Treatment costs for animals have skyrocketed: over the last two years, the BVU says that Valley Vets has put up fees by 25%. Fees have risen so high that treatments often cost more than pets are insured for. “Back in the day, we would consider breaching a pet owner’s insurance policy to be an exception,” a vet from Valley Vets, who asked that Novara Media not use their name for fear of retaliation. “Nowadays, it happens all the time.”

The Competition and Markets Authority (CMA), the government competition regulator, launched an investigation into the veterinary market in 2023 after identifying “multiple concerns” about the domination of the veterinary market by the big six. Among these concerns was that acquisition sprees and investment mean corporations have an incentive to “offer and promote highly sophisticated treatments.”

Put simply, having spent vast quantities of money on facilities and treatments, vets feel under pressure from their corporate owners to claw that money back – often at the expense of pet owners. Staff at Valley Vets told Novara Media they feel under pressure to charge for every small thing and can be subjected to audits on so-called “charge leakage” – money “lost” when a service isn’t charged for.

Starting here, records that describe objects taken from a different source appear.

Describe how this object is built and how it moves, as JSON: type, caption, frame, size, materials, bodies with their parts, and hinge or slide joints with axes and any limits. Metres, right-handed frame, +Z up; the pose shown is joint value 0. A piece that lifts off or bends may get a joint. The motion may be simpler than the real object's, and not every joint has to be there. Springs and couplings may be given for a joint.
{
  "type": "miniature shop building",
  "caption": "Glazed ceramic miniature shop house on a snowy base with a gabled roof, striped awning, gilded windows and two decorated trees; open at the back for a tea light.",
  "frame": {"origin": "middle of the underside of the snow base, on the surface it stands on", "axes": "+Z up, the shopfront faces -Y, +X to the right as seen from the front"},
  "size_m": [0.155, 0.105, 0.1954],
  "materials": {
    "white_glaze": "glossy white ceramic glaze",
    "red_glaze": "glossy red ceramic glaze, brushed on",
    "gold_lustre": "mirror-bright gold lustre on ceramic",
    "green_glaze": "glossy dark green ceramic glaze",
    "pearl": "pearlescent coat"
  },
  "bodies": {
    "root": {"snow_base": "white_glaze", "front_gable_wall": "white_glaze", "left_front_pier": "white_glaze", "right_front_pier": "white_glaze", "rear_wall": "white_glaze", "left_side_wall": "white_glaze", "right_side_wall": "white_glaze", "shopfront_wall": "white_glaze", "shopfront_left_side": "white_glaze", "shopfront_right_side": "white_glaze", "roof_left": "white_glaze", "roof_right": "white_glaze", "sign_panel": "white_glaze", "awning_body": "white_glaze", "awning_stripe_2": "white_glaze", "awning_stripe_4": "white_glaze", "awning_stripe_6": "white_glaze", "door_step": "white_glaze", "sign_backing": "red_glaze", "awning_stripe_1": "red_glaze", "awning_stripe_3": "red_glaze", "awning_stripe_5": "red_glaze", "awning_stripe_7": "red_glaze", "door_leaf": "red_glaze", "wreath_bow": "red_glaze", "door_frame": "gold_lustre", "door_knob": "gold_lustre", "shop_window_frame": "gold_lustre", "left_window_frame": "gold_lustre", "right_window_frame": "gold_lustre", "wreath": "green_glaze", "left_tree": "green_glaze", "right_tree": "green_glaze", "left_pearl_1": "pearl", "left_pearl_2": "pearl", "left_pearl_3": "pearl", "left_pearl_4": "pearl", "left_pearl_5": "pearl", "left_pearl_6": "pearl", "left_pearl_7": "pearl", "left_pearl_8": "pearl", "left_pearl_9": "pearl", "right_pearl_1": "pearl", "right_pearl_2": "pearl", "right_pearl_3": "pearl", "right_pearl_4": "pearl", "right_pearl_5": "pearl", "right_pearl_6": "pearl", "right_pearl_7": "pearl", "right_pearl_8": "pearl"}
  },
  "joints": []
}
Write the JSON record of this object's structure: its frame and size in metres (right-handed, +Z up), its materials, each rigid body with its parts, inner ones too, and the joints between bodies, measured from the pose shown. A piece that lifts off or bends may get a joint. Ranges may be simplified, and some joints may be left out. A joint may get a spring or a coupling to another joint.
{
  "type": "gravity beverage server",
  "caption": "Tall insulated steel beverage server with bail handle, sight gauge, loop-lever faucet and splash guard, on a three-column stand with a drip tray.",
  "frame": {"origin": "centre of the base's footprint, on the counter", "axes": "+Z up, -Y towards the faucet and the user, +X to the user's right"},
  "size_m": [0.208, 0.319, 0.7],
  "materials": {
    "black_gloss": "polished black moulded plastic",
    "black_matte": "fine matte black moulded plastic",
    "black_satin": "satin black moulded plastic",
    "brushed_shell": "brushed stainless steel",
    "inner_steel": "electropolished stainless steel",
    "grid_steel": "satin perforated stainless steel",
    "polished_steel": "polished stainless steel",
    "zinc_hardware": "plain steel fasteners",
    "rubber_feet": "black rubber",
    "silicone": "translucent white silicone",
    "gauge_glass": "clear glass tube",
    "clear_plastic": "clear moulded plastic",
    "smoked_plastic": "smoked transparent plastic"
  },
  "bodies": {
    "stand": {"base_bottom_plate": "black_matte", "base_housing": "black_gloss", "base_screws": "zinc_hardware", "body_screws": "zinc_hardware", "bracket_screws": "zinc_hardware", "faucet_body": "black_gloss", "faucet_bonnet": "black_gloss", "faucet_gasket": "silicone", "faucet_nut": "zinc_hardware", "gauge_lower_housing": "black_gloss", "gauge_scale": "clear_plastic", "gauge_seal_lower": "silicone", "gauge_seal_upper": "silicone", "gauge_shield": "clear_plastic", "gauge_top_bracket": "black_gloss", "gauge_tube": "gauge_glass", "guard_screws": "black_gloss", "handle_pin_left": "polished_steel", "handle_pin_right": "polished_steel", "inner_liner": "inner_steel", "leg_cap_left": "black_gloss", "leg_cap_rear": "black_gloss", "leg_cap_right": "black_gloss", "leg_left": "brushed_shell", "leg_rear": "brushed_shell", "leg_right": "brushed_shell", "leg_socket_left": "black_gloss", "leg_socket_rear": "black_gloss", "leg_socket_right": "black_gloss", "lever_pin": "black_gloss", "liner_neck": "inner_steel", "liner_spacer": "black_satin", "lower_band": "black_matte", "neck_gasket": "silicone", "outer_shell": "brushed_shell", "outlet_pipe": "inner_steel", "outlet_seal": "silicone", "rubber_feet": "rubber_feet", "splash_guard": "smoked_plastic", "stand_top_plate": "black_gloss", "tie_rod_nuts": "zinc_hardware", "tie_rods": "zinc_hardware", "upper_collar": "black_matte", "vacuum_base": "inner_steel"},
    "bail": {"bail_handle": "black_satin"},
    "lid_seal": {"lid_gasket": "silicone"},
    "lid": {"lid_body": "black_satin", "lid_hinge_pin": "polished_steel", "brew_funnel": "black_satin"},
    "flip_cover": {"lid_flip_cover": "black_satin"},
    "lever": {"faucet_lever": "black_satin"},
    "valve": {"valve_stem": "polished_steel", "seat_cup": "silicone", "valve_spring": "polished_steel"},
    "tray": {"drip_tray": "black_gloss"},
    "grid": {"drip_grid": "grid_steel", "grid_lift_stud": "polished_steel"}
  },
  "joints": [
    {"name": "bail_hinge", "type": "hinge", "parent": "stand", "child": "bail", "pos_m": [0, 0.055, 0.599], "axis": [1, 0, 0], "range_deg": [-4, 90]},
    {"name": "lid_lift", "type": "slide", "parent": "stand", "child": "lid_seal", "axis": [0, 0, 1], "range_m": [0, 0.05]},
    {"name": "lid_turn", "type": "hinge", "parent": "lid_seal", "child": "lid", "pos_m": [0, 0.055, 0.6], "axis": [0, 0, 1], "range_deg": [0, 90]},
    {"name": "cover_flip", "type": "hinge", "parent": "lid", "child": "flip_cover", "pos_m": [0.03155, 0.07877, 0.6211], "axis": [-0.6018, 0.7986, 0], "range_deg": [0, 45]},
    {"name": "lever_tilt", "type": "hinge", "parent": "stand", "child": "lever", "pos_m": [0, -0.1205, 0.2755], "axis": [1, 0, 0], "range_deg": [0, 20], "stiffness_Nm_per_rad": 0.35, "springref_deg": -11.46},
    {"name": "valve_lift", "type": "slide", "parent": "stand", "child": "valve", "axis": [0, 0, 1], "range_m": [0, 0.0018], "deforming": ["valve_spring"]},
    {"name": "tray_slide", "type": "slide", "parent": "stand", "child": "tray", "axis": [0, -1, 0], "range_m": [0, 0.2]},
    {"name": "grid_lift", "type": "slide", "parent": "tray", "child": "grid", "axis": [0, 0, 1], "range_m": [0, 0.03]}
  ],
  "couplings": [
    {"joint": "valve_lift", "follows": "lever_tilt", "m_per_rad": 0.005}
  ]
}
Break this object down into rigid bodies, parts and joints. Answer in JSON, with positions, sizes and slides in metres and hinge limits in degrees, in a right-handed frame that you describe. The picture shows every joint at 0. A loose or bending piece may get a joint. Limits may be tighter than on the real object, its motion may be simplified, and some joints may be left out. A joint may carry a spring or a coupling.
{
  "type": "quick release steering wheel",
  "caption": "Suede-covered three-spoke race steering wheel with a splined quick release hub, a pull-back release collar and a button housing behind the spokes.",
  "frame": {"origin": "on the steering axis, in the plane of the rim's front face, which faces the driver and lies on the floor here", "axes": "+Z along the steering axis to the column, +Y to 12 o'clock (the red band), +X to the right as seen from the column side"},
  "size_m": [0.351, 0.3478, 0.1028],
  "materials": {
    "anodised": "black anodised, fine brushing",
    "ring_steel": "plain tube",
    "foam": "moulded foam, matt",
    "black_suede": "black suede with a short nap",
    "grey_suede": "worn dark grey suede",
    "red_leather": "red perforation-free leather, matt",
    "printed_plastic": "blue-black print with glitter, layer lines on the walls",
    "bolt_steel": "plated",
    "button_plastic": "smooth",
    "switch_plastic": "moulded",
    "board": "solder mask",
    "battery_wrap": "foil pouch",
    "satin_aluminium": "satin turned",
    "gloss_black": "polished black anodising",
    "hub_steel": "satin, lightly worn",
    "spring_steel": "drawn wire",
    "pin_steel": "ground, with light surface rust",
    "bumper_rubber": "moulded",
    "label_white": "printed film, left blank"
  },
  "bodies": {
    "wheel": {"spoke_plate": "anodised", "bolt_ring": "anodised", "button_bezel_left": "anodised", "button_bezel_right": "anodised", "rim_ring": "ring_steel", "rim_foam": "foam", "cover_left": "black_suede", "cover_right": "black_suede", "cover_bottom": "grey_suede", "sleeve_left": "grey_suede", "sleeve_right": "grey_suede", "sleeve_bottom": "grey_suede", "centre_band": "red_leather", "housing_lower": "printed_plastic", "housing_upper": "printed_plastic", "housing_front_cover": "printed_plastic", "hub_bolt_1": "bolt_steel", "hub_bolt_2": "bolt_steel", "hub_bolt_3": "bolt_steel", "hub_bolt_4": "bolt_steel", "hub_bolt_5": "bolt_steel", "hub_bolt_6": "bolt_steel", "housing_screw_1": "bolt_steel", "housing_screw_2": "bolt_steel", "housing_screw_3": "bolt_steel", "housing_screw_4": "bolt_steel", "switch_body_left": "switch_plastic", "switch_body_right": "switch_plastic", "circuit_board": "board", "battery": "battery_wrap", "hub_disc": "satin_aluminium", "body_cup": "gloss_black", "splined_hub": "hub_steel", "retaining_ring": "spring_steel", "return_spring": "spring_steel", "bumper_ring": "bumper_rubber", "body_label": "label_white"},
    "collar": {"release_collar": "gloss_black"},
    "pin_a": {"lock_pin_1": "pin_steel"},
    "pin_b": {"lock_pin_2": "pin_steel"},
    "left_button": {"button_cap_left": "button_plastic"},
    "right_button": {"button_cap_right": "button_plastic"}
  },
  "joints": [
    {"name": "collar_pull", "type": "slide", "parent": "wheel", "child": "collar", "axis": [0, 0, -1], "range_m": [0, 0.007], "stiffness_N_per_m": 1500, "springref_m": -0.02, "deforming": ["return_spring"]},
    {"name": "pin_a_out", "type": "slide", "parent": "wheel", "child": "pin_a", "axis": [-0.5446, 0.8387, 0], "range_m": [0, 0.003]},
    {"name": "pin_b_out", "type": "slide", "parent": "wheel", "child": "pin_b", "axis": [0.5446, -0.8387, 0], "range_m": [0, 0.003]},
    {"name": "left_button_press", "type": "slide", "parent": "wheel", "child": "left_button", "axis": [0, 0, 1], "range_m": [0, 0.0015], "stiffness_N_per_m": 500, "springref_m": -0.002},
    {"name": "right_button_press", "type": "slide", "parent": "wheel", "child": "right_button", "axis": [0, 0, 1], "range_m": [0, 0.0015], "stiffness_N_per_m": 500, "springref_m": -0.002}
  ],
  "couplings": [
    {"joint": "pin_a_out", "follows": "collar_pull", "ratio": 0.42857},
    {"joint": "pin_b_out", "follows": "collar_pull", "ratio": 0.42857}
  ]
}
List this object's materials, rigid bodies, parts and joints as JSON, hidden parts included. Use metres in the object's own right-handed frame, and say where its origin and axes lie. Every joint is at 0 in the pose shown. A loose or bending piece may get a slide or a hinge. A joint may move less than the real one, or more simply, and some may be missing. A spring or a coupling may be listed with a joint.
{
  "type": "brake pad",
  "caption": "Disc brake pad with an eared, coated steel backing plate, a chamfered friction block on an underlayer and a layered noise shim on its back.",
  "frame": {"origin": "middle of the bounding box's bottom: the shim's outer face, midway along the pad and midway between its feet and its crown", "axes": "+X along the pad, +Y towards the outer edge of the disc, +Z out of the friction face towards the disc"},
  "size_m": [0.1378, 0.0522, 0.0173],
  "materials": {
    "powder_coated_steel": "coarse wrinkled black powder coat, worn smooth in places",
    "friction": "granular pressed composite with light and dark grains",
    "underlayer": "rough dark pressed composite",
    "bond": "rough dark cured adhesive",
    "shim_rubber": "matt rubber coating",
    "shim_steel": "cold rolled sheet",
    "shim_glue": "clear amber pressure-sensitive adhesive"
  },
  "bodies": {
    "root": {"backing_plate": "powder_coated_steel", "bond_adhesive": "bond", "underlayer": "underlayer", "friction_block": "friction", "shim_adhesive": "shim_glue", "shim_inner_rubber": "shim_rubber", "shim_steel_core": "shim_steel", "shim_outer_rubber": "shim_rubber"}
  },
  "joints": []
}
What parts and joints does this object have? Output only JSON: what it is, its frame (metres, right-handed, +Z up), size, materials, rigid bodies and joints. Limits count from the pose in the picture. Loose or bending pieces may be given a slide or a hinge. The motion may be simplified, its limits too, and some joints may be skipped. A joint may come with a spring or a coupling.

The CMA is also investigating the practice of referring a pet for testing at another service owned by the same company – often without veterinary staff realising they are doing it. Sometimes true ownership is so well-disguised that “the people working in the practices won’t even know that an external service is actually owned by the same parent company,” said Hudson-Cooke.

Corporations have banked on our increased devotion to pets translating into a readiness to spend more money on them. CVS’s latest annual report described pet care makes as a “favourable sector” given the “continued humanisation of pets and appetite for innovation.” And they’re right: a 2022 Dogs Trust poll suggested that one in 10 UK dog owners have gone into debt to pay for their dog’s care.

Staff at Valley Vets say that the steep rise in fees has led to pet owners being forced to reject treatment on the basis of cost. At its starkest, vets are seeing more “economic euthanasia”: pet owners opting to put down an animal with a good chance of recovery because they can’t afford to treat them.

“Not being able to help animals, which is what we’ve been trained to do and what we love to do, is causing staff distress,” said the Valley Vets employee.

Corporatisation has also meant increased workloads: Valley Vets staff report seeing a new animal every 15 to 20 minutes for hours. Not only is this stressful for staff, but it means that the chance of making a mistake ­- accidental overdose, admitting the wrong animal, delivering incorrect news to an anxious pet owner – shoots up.

It’s the largely female support staff at the practice, paid pennies above the minimum wage, at the sharp end of rising fees. “They get shouted out by a stressed out angry client whose dying dog they cannot afford to help,” said the Valley Vets vet.

Hudson-Cooke isn’t dewy-eyed about the old vet business model, which had poor employment conditions and pay. But at least vets had “clinical autonomy”.

“When the practice is owned by a veterinary professional, decision-making about the reinvestment of profit centres on clinical matters,” Hudson-Cooke said. “When your company is owned by private equity, reinvestments are made on the basis of generating more profit.”


Polly Smythe is Novara Media’s labour movement correspondent.